= Vladimir Sertić =

Vladimir Sertić (27 September 1901 – 10 March 1983) was a Croatian physician who pioneered virology and bacteriophage therapy. He worked in Félix d'Herelle's Laboratoire du Bactériophage in Paris in 1928 and served as its scientific director. He worked on bacteriophage classification and isolated many strains including φX174 in collaboration with Nikolai Boulgakov.

Sertić was born in Gorica, a hamlet of Sutivanac, Istria, at the time in the Austro-Hungarian Empire. His father was an army physician. He too studied medicine at the University of Zagreb School of Medicine from 1919. He graduated in 1925 and joined the institute for experimental pathology in Zagreb. Here he was involved in immunobiology under the supervision of Miroslav Mikuličić. In 1929 he wrote about bacteriophages causing lysis of Escherichia coli. He went to Paris to work at the Laboratoire du Bactériophage that was run privately by Felix d'Herelle. Along with Boulgakov he was involved in examining phages from waste waters. He developed a naming system for bacteriophages. The names began with Greek alphabets that defined if the phage was specific to a bacteria or acted against multiple ones (φ) and was followed by a roman numeral between I and XIV defining the antigenic reaction followed by a numeral that was based on isolates used for cross-neutralization tests.
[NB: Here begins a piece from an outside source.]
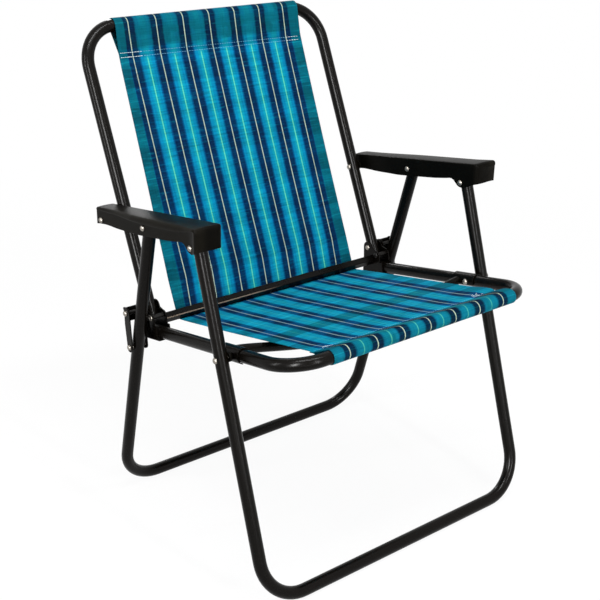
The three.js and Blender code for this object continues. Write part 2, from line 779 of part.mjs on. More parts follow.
// The pocket is as wide as the bar is straight, where that is less than the cloth
const slingPiece = (bar, line, pocketDepth, straightHalf) => {
  const towards = unit(bar, line[0]);
  const beside = [-towards[1], towards[0]];
  const inner = pocketLine(bar, pocketRadius, towards, pocketDepth - clothThick * 2);
  const outer = pocketLine(bar, pocketRadius + clothThick, towards, pocketDepth);
  const sides = panelSides(line, clothThick);
  const outline = [
    ...outer.points,
    ...sides.right,
    ...sides.left.reverse(),
  ];
  const reach = pocketRadius + clothThick + overrun;
  const corner = (along, side) => plus(plus(bar, towards, along), beside, side);
  const cut = [corner(-reach, -reach), corner(pocketDepth, -reach), corner(pocketDepth, reach),
    corner(-reach, reach)];
  return clothBody(outline, [...inner.points, inner.seam], straightHalf, cut);
};

const sagLine = (from, to, sag, steps) => {
  const [dy, dz] = unit(from, to);
  const points = [];
  for (let i = 0; i <= steps; i++) {
    const t = i / steps;
    const drop = sag * 4 * t * (1 - t);
    points.push([mix(from[0], to[0], t) + dz * drop, mix(from[1], to[1], t) - dy * drop]);
  }
  return points;
};

// The cloth hangs from the top bar, goes behind and under the cross bar and on to the seat's bar
const clothMid = fitGap + clothThick / 2;
const behindCross = plus(crossAt, backAhead, -(crossRadius + clothMid));
const underCross = plus(crossAt, seatUp, -(crossRadius + clothMid));

const slingBack = () => {
  const start = plus(backTop, backAlong, -backPocketDepth);
  const across = minus(behindCross, crossAt);
  const end = plus(plus(crossAt, backAlong, crossBelow + slingPartUp), across);
  const line = sagLine(start, end, -backSag, clothSteps);
  return slingPiece(backTop, line, backPocketDepth, backTopHalf - backBend);
};

const slingSeat = () => {
  const start = plus(seatFront, seatAlong, seatPocketDepth);
  const line = sagLine(start, underCross, seatSag, clothSteps);
  const round = [];
  const from = Math.atan2(underCross[1] - crossAt[1], underCross[0] - crossAt[0]);
  const to = Math.atan2(behindCross[1] - crossAt[1], behindCross[0] - crossAt[0]);
  arcOutline(crossAt, crossRadius + clothMid, from, to, domeSteps).slice(1)
    .forEach((p) => round.push(p));
  const up = plus(behindCross, backAlong, crossBelow);
  return slingPiece(seatFront, [...line, ...round, up], seatPocketDepth,
    seatFrontHalf - seatBend);
};

const geometries = [];
const add = (name, geometry, finish) => geometries.push([name, geometry, finish]);
const addPair = (name, geometry, finish) => {
  add(`${name}_left`, geometry, finish);
  add(`${name}_right`, mirrored(geometry), finish);
};

add("front_leg_frame", frontLegFrame(), steelBlack);
add("rear_leg_frame", rearLegFrame(), steelBlack);
add("seat_frame", seatFrame(), steelBlack);
add("back_frame", backFrame(), steelBlack);
add("rear_cross_bar", crossBar(), steelBlack);
add("under_seat_brace", underSeatBrace(), sheetBlack);
addPair("seat_bracket", seatBracket(), sheetBlack);
addPair("link", link(), sheetBlack);
addPair("armrest", armrest(), armPlastic);
add("sling_back", slingBack(), slingCloth);
add("sling_seat", slingSeat(), slingCloth);

// Rivets, each seated a fit's gap off what it holds
const backIn = (s) => backHalfAt(s) - tubeRadius - fitGap;
const backOut = (s) => backHalfAt(s) + tubeRadius + fitGap;
const armOut = armOuterFace + fitGap;
const armIn = armInnerFace - fitGap;
addPair("arm_rear_rivet", rivetBody(backIn(armPivotUp), armOut, headRadius, headHeight,
  headRadius, headHeight, armRearPivot), rivetSteel);
addPair("arm_rear_washer", ringAlongX(washerRadius, pinHole, backOut(armPivotUp), armIn,
  armRearPivot), bushPlastic);
addPair("arm_middle_rivet", rivetBody(armIn, armOut, headRadius, innerHeadHeight,
  headRadius, headHeight, armMidPivot), rivetSteel);
const legOut = (half) => half + tubeRadius + fitGap;
const legIn = (half) => half - tubeRadius - fitGap;
addPair("arm_front_rivet_outer", stubOut(legOut(frontTopHalf), armOut, armFrontPivot), rivetSteel);
addPair("arm_front_rivet_inner", stubIn(armIn, legIn(frontTopHalf), innerHeadHeight,
  armFrontPivot), rivetSteel);
addPair("back_hinge_pin", rivetBody(bracketIn - fitGap, linkOuterFace + fitGap, headRadius,
  headHeight, headRadius, headHeight, hinge), rivetSteel);
addPair("back_hinge_spacer", ringAlongX(washerRadius, pinHole, bracketOut + fitGap,
  linkInnerFace - fitGap, hinge), bushPlastic);
const linkHalf = rearHalfAt(linkFoot);
addPair("link_rivet_outer", stubOut(legOut(linkHalf), linkOuterFace + fitGap, linkFoot),
  rivetSteel);
addPair("link_rivet_inner", stubIn(linkInnerFace - fitGap, legIn(linkHalf), lowHeadHeight,
  linkFoot), rivetSteel);
const seatHalf = seatHalfAt(seatPivotAlong);
const frontHalf = frontHalfAt(crossing);
const saddleReach = tubeRadius + saddleGap + saddleSheet + fitGap;
addPair("front_leg_rivet", rivetBody(seatHalf - saddleReach, legOut(frontHalf),
  headRadius, headHeight, headRadius, headHeight, crossing), rivetSteel);
addPair("front_leg_bush", ringAlongX(bushRadius, pinHole,
  seatHalf + saddleReach, legIn(frontHalf), crossing), bushPlastic);
addPair("stop_rivet", rivetBody(bracketIn - fitGap, bracketOut + fitGap, headRadius,
  innerHeadHeight, headRadius, lowHeadHeight, stopAt), rivetSteel);

// Stand the part over the origin: centred in Y over its own length
const frontMost = seatFrontY - pocketRadius - clothThick;
const rearMost = backTop[0] + pocketRadius + clothThick;

const chair = new THREE.Group();
chair.name = "folding_chair";
geometries.forEach(([name, geometry, finish]) => {
  geometry.translate(0, -(frontMost + rearMost) / 2, 0);
  const mesh = new THREE.Mesh(geometry, new THREE.MeshStandardMaterial(finish));
  mesh.name = name;
  chair.add(mesh);
});

export default chair;
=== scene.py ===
"""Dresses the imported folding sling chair: smooth tubes, moulded armrests, pressed sheet, rivets,
a striped woven sling with its seams, and a plain studio.

Metres, +Z up. The sitter faces -Y, so the sitter's left is +X.
"""
import logging
import math
from dataclasses import dataclass, field
from enum import Enum
from typing import Any, Iterable, Optional, Sequence, Union

import bmesh
import bpy
from mathutils import Matrix, Quaternion, Vector


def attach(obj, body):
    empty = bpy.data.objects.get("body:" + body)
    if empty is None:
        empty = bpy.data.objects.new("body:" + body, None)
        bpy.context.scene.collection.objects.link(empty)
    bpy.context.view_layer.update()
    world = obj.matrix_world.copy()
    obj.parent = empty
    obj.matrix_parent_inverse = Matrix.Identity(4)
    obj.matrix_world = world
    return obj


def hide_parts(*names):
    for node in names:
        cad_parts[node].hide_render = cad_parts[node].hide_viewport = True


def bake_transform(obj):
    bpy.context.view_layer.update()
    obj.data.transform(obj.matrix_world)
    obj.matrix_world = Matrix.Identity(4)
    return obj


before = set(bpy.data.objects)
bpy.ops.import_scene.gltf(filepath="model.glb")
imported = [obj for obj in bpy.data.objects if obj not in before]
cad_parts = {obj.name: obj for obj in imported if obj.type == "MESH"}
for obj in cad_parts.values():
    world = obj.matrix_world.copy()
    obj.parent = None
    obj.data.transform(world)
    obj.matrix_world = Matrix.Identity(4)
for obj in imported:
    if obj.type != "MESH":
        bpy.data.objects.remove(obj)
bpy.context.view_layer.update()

log = logging.getLogger("chair")

Pair = tuple[float, float]
Triple = tuple[float, float, float]
Hole = tuple[Pair, float]
Number = Union[int, float, "Value"]

# Places in side view, as y and z in metres
SEAT_FRONT: Pair = (-0.26270, 0.37410)
SEAT_ALONG: Pair = (0.980666, -0.195689)
SEAT_UP: Pair = (0.195689, 0.980666)
HINGE: Pair = (0.08830, 0.33970)
STOP: Pair = (0.06744, 0.33173)
LINK_FOOT: Pair = (0.08086, 0.28639)
CROSSING: Pair = (-0.14131, 0.34988)
CROSS_BAR: Pair = (0.07880, 0.32000)
ARM_REAR: Pair = (0.14664, 0.47048)
ARM_MIDDLE: Pair = (0.02714, 0.49178)
ARM_FRONT: Pair = (-0.09346, 0.49758)
BACK_TOP: Pair = (0.26270, 0.73066)
TUBE_RADIUS = 0.009525
CLOTH_HALF = 0.180
UV_MAP = "cloth_flat"
SHARP = 38.0
ALL_SMOOTH = 180.0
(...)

He worked there until he was forced to return home by World War II in 1939. He was mobilized into the army and was captured and held prisoner by the Nazi army but released to the Croatian state. He returned to Zagreb and joined the school of medicine and was made a professor in 1941. Two years later he suffered from various physical and mental ailments and was forced to retire. He was taken care of by his sister and he died in obscurity.